A photo of wind turbines in the distance.

More wind turbines. Turkey has embraced wind turbines! They’re dotted throughout the countryside.

Different design for high voltage transmission line towers.

The bus trip even comes with a cup of tea and a sweet biscuit.

Ships anchored in the Sea of Marmara.

I recall our guide saying something about ships heading to the Black Sea for the Sea of Marmara need to sail through the passage that separates the European side of Istanbul from the Asian side.
If my memory is correct ship sailing to the Black Sea have a 12 hour window to use passage. Then the ships sailing to the Sea of Marmara have a 12 hour window to sail through the passage. He also said if a ship needed to sail through the passage against the 12 hour window. They are required to pay something like £5 per tonne. This would make it very expensive!
Our first stop was n the outskirts of Tekridag. The stop was long enough to water the horse and a smoke. I can’t believe how many people and, pay the young who smoke in Turkey. By the way, there’s no separation of smokers and non smokers in restaurants here in Turkey.
I took a photo of an old fashioned shoe shiner set up outside the bus terminal in Tekridag.

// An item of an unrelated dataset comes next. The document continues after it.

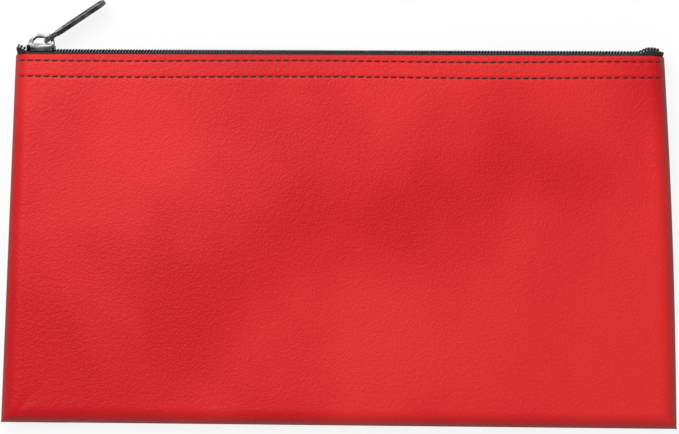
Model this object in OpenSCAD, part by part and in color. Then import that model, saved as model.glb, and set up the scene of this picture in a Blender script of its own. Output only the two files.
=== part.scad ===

Then a photo of a paddock sown in something. Like in Europe, paddocks here also tend to not be fenced.

The service on the bus is great. On my second round of hot drink and a sweet biscuit.

There was an unscheduled stop. Police in the side of the road stopped the bus. A policeman hit on board and checked everyone’s ID.

Luckily, l has enough time to put on the seatbelt should have been wearing. Turkey has a great network of freeways. But, with thus comes tolls!

More wind turbines along the way.

A photo of typical undulating country side as we near Gelibolu.

I arrived safely in Gelibolu. A quick photo of the span bridge that crosses over the Dardanelles Straight.

Then in to a taxi at the bus terminal and, of course, a customary selfie with the driver.

It was only a short ride (100 liar worth) and down a back street.

Most of the time was taken up with the driver searching his phone (while driving at the same time) for the names of Australians who he’s looked after previously to establish his credibility.
We arrived at the Gelibolu Hotel safely I might add!

Then after conversing with the elderly owner via his translation app on his phone l was checked in and shown to my room.

A short passage inside the front door to my room, then this is my bed for the next three nights.

This is the bathroom.

It’s a nice cozy place. Way larger than the place l stayed in when l was in Istanbul!
I quickly settled in and then made my way to the beach to explore Gelibolu. A short panoramic video of the Dardanelles.
Then l walked along the sand and saw the remains of a jelly fish.

Then l had the idea to take a photo from crouching down … here it is.

Then l kept walking and came across Gelibolu’s version of Bondi Rescue!

I kept walking and saw this unusual shape a little way off and thought l better check it out.

When l finally got close and worked out what it was my first thought was this is about the Australian submarine HMAS AE2 lost during the Gallipoli campaign.
But no! it related to the loss of a submarine after it hit a ship in 1953.

There were several torpedoes and sea mines in a grassed area adjacent to the submarine structure!

I kept walking and discovered an area covered in Turkish flags.

With the structure is a grave.

I’ll let you read about the significance of this site which is set out just before you walk down to the site.

It was getting close to 3pm. I’ve been up since 5:30am and have been running on 1 coffee, 2 small teas, two sweet biscuits and, a snickers chocolate bar.
It’s time to find somewhere for coffee and a meal. I settled on this place.

I had the hamburger and the season salad.

I must have been hungry! I ate a fricken olive …normally the first thing l flick off a pizza.